[start TASK INPUTS]

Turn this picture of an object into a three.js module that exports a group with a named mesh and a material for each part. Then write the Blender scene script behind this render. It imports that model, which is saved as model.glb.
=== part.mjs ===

[end TASK INPUTS]
[start TASK INPUTS]

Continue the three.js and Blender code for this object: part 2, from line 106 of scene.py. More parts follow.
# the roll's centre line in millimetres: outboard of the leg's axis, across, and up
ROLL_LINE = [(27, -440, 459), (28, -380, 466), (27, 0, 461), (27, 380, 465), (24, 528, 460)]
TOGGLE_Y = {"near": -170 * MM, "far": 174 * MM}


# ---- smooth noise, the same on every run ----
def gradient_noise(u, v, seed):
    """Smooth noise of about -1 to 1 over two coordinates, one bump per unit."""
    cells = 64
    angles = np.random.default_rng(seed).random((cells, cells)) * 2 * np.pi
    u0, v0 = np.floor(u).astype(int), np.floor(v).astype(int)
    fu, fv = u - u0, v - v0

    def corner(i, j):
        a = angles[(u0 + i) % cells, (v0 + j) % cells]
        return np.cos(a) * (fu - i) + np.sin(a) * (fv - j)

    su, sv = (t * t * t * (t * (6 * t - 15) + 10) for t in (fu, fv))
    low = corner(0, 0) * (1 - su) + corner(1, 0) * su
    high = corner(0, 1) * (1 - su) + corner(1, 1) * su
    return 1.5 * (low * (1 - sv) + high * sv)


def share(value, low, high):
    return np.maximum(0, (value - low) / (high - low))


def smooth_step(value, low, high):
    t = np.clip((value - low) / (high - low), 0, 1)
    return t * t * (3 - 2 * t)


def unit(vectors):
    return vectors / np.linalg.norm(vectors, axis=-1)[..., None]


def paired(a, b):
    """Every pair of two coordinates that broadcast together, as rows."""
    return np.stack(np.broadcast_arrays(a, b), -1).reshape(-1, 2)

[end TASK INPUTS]

Your task is to reproduce exactly the lines beginning at the line containing "Continue the three.js" and ending at the line containing "return np.stack(np.broadcast_arrays(a, b), -1).reshape(-1, 2)", inclusive.

**TASK OUTPUT:**
Continue the three.js and Blender code for this object: part 2, from line 106 of scene.py. More parts follow.
# the roll's centre line in millimetres: outboard of the leg's axis, across, and up
ROLL_LINE = [(27, -440, 459), (28, -380, 466), (27, 0, 461), (27, 380, 465), (24, 528, 460)]
TOGGLE_Y = {"near": -170 * MM, "far": 174 * MM}


# ---- smooth noise, the same on every run ----
def gradient_noise(u, v, seed):
    """Smooth noise of about -1 to 1 over two coordinates, one bump per unit."""
    cells = 64
    angles = np.random.default_rng(seed).random((cells, cells)) * 2 * np.pi
    u0, v0 = np.floor(u).astype(int), np.floor(v).astype(int)
    fu, fv = u - u0, v - v0

    def corner(i, j):
        a = angles[(u0 + i) % cells, (v0 + j) % cells]
        return np.cos(a) * (fu - i) + np.sin(a) * (fv - j)

    su, sv = (t * t * t * (t * (6 * t - 15) + 10) for t in (fu, fv))
    low = corner(0, 0) * (1 - su) + corner(1, 0) * su
    high = corner(0, 1) * (1 - su) + corner(1, 1) * su
    return 1.5 * (low * (1 - sv) + high * sv)


def share(value, low, high):
    return np.maximum(0, (value - low) / (high - low))


def smooth_step(value, low, high):
    t = np.clip((value - low) / (high - low), 0, 1)
    return t * t * (3 - 2 * t)


def unit(vectors):
    return vectors / np.linalg.norm(vectors, axis=-1)[..., None]


def paired(a, b):
    """Every pair of two coordinates that broadcast together, as rows."""
    return np.stack(np.broadcast_arrays(a, b), -1).reshape(-1, 2)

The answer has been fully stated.